Her traveling companion, Ray Brendeland, agreed. "We didn't even think of the scenery when we booked the trip. I wanted to go to New York City and Kathy wanted to go to Montreal. So here's our compromise. The scenery is a great bonus."

Shortly before Plattsburgh, bare trees were sighted more frequently, replacing the frequent colorful bursts with naked branches. The day was graying, the scenery turning bleak as the season approached winter and we approached Canada.

"Smoke stop at Plattsburgh!" The conductor walked through the car. "Step off here if you want a smoke or an education." He was referring to the State University of New York located at Plattsburgh. The passengers giggled.

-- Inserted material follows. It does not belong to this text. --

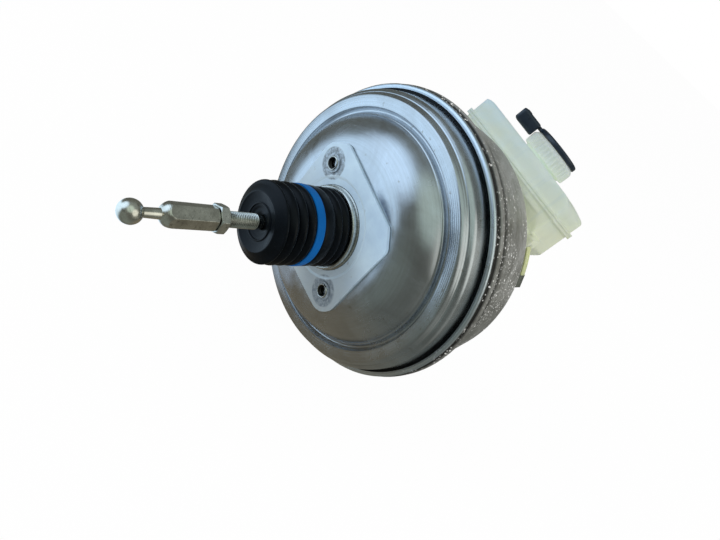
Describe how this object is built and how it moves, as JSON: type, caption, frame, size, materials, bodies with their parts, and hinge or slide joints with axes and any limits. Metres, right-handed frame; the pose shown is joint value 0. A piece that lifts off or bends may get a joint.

A few made beelines for the exits, though from their fevered looks and the cigarettes in their hands, they seemed unlikely to be in pursuit of a B.A.

What a character, I thought. The conductor came from a family of railroad workers. He'd been a conductor for over thirty years.

The border was flat and overcast, while the wind was bending the foliage, grass, and trees. The bleakness seemed appropriate for a frontier, and stood in sharp contrast to the dazzling miles to the south, a journey so visually stunning that in 2000, National Geographic Traveler magazine named the Adirondack one of the world's ten best rail trips.

I thought back to what Anne from Sydney had said outside Saratoga Springs.

"Instead of transportation, riding the Adirondack is an experience."